AVAILABLE RECORDS

┄┄┄┄┄┄┄┄┄┄┄┄┄┄┄┄┄┄┄┄

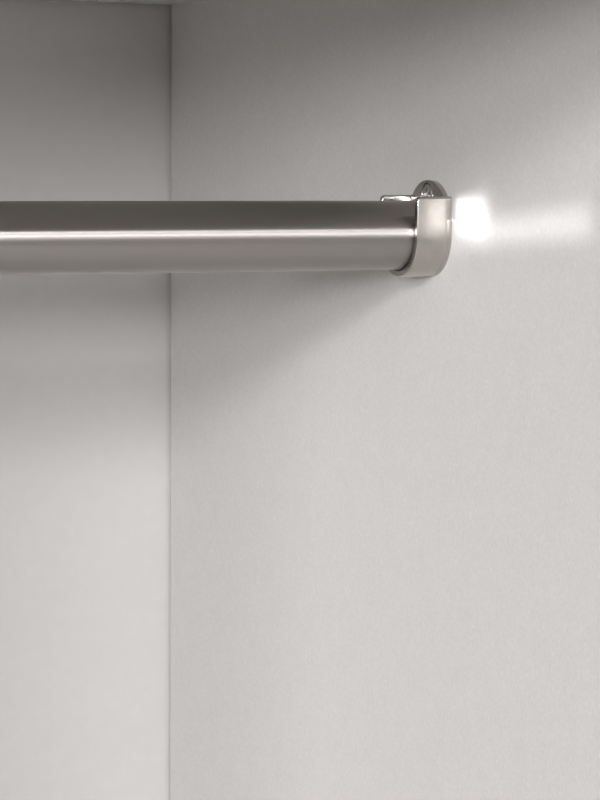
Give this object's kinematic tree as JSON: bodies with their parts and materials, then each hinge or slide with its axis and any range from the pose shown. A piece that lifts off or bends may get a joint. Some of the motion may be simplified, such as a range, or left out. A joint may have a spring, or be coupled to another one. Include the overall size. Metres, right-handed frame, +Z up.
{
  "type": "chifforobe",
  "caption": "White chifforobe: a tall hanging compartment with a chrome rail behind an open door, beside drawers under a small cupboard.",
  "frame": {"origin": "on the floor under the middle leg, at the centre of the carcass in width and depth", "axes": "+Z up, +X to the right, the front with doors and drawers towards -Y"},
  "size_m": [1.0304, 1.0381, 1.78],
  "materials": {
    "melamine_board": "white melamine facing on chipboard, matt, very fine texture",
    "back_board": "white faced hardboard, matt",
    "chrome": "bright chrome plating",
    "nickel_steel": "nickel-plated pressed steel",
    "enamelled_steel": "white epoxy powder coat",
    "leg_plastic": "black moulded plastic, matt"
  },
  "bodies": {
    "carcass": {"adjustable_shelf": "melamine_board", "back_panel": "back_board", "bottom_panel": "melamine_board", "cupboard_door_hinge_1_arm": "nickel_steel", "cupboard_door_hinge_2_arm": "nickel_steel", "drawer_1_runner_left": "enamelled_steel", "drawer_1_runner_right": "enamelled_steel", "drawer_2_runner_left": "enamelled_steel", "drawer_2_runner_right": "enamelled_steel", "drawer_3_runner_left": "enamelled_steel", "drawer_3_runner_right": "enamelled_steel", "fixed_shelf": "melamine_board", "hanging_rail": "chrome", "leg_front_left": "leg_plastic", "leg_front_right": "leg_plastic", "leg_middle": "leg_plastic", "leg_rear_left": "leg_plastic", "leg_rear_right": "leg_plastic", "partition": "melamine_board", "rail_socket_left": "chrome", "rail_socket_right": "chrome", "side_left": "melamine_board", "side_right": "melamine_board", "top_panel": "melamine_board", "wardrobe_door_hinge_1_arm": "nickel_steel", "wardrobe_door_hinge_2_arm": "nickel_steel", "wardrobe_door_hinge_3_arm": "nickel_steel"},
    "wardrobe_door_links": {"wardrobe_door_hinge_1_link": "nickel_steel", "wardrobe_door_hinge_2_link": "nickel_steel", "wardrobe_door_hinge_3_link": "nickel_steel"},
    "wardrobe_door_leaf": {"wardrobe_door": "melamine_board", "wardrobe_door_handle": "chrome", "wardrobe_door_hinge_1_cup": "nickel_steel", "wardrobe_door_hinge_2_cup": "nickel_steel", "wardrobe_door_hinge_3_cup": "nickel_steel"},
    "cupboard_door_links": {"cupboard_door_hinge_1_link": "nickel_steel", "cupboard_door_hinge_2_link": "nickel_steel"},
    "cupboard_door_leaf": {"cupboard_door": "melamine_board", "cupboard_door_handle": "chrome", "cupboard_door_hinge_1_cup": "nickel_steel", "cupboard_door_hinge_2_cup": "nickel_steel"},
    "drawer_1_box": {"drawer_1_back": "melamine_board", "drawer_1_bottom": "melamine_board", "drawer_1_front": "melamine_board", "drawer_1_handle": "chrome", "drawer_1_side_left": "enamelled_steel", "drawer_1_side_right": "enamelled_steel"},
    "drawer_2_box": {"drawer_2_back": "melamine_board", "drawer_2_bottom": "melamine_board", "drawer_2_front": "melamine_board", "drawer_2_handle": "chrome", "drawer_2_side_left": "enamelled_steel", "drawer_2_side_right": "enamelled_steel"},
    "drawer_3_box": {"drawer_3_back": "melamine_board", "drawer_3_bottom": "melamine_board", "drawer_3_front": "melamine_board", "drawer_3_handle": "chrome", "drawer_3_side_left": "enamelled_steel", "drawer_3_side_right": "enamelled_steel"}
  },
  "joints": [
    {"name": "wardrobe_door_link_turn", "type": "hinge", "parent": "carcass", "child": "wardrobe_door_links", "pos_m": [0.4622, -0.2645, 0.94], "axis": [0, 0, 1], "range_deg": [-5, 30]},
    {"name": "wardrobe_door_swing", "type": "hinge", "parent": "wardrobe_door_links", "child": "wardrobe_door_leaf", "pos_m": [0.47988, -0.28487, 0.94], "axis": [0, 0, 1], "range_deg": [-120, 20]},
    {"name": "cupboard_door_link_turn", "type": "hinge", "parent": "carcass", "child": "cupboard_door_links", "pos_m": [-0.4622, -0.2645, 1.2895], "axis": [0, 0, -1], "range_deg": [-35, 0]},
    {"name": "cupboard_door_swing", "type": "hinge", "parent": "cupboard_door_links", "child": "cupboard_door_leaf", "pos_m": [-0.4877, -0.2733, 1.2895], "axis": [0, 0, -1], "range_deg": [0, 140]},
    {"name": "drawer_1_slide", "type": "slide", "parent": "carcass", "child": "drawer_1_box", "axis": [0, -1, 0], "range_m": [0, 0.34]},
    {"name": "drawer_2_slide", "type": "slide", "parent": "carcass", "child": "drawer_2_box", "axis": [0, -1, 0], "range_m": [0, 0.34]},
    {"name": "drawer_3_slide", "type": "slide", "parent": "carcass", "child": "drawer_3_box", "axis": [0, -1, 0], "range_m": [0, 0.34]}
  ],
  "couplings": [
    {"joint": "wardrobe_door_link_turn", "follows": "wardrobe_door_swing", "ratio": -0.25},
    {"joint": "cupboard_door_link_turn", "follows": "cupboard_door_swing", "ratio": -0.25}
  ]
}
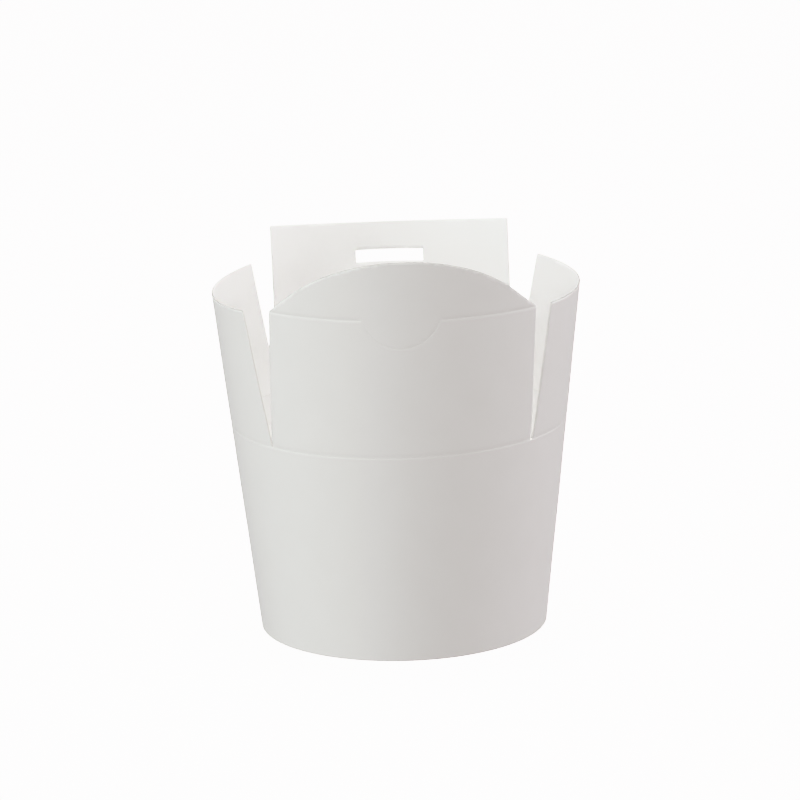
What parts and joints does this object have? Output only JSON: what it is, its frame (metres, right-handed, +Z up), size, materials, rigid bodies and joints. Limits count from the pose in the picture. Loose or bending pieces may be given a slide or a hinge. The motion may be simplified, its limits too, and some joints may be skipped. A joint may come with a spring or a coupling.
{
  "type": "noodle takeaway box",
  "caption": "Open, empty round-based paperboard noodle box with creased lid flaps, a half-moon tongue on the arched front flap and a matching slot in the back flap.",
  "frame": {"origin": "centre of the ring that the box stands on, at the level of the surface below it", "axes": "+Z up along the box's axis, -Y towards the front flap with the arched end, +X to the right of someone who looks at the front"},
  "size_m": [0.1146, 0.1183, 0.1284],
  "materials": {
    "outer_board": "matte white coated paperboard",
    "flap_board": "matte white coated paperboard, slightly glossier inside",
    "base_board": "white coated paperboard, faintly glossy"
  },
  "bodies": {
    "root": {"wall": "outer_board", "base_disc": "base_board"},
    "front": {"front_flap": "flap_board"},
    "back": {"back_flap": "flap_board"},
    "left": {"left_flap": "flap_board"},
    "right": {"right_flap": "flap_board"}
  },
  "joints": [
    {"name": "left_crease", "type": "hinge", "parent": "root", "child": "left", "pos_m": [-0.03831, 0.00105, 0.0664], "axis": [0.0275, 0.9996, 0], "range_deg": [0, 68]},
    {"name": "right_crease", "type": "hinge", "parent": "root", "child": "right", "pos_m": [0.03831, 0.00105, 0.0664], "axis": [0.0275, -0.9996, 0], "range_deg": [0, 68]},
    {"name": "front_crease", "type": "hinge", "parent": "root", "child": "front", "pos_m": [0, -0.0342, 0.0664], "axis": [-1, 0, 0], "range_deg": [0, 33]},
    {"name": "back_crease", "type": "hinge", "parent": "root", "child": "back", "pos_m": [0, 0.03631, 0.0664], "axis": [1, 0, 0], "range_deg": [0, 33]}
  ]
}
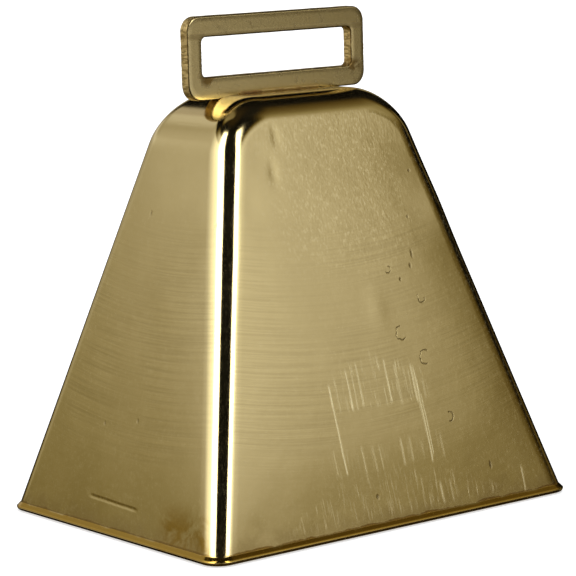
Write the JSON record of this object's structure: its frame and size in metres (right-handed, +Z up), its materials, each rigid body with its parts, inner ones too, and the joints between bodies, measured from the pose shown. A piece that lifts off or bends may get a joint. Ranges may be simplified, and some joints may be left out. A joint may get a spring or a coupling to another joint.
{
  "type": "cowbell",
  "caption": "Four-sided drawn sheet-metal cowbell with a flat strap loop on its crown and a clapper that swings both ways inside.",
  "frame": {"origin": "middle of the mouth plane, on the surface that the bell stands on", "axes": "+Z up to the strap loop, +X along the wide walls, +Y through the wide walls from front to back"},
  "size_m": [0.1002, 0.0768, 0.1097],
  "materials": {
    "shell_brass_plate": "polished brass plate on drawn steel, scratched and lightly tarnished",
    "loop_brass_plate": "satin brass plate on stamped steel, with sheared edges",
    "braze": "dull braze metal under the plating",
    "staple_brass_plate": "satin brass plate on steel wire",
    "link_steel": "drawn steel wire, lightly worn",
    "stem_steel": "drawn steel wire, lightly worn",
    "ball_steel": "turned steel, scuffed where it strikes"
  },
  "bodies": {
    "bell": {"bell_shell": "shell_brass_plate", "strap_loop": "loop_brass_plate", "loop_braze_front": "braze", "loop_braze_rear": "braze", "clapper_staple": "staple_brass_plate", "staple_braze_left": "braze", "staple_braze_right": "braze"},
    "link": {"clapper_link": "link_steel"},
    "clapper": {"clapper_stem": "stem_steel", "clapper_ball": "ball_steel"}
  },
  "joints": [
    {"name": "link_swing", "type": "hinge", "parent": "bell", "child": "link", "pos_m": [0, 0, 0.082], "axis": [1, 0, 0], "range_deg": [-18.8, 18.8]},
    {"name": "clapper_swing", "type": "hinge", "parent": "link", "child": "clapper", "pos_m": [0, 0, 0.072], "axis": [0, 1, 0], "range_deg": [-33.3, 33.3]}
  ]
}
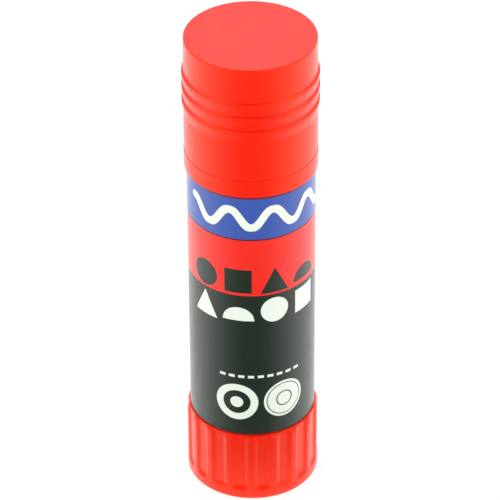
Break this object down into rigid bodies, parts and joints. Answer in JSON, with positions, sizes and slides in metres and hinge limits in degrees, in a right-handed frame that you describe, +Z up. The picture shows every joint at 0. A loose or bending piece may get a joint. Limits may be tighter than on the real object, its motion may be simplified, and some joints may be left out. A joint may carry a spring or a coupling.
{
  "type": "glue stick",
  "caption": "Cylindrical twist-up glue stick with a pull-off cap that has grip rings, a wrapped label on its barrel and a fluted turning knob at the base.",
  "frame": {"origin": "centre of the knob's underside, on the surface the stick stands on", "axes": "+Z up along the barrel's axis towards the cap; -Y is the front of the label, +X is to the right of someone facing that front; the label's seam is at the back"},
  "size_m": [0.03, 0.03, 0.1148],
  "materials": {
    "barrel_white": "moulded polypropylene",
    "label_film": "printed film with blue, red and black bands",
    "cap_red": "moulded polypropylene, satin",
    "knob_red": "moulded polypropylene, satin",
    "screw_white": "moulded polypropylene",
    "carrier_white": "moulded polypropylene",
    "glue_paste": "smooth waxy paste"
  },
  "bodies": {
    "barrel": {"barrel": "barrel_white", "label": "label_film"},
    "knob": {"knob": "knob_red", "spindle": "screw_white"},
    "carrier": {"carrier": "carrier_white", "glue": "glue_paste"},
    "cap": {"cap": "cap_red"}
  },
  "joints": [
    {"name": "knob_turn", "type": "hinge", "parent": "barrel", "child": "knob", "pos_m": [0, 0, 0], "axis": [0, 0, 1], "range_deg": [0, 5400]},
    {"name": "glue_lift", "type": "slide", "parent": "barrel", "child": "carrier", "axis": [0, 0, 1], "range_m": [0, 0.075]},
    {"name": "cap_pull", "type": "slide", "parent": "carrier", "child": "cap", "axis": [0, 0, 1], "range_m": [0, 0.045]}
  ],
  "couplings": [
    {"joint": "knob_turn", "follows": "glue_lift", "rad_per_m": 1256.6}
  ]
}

┄┄┄┄┄┄┄┄┄┄┄┄┄┄┄┄┄┄┄┄

GIVEN INSTRUCTION
The line containing "Break this object" marks the start; retype it and each line after it through the end of the records above, exactly.

RESULT OF THE TASK
Break this object down into rigid bodies, parts and joints. Answer in JSON, with positions, sizes and slides in metres and hinge limits in degrees, in a right-handed frame that you describe, +Z up. The picture shows every joint at 0. A loose or bending piece may get a joint. Limits may be tighter than on the real object, its motion may be simplified, and some joints may be left out. A joint may carry a spring or a coupling.
{
  "type": "glue stick",
  "caption": "Cylindrical twist-up glue stick with a pull-off cap that has grip rings, a wrapped label on its barrel and a fluted turning knob at the base.",
  "frame": {"origin": "centre of the knob's underside, on the surface the stick stands on", "axes": "+Z up along the barrel's axis towards the cap; -Y is the front of the label, +X is to the right of someone facing that front; the label's seam is at the back"},
  "size_m": [0.03, 0.03, 0.1148],
  "materials": {
    "barrel_white": "moulded polypropylene",
    "label_film": "printed film with blue, red and black bands",
    "cap_red": "moulded polypropylene, satin",
    "knob_red": "moulded polypropylene, satin",
    "screw_white": "moulded polypropylene",
    "carrier_white": "moulded polypropylene",
    "glue_paste": "smooth waxy paste"
  },
  "bodies": {
    "barrel": {"barrel": "barrel_white", "label": "label_film"},
    "knob": {"knob": "knob_red", "spindle": "screw_white"},
    "carrier": {"carrier": "carrier_white", "glue": "glue_paste"},
    "cap": {"cap": "cap_red"}
  },
  "joints": [
    {"name": "knob_turn", "type": "hinge", "parent": "barrel", "child": "knob", "pos_m": [0, 0, 0], "axis": [0, 0, 1], "range_deg": [0, 5400]},
    {"name": "glue_lift", "type": "slide", "parent": "barrel", "child": "carrier", "axis": [0, 0, 1], "range_m": [0, 0.075]},
    {"name": "cap_pull", "type": "slide", "parent": "carrier", "child": "cap", "axis": [0, 0, 1], "range_m": [0, 0.045]}
  ],
  "couplings": [
    {"joint": "knob_turn", "follows": "glue_lift", "rad_per_m": 1256.6}
  ]
}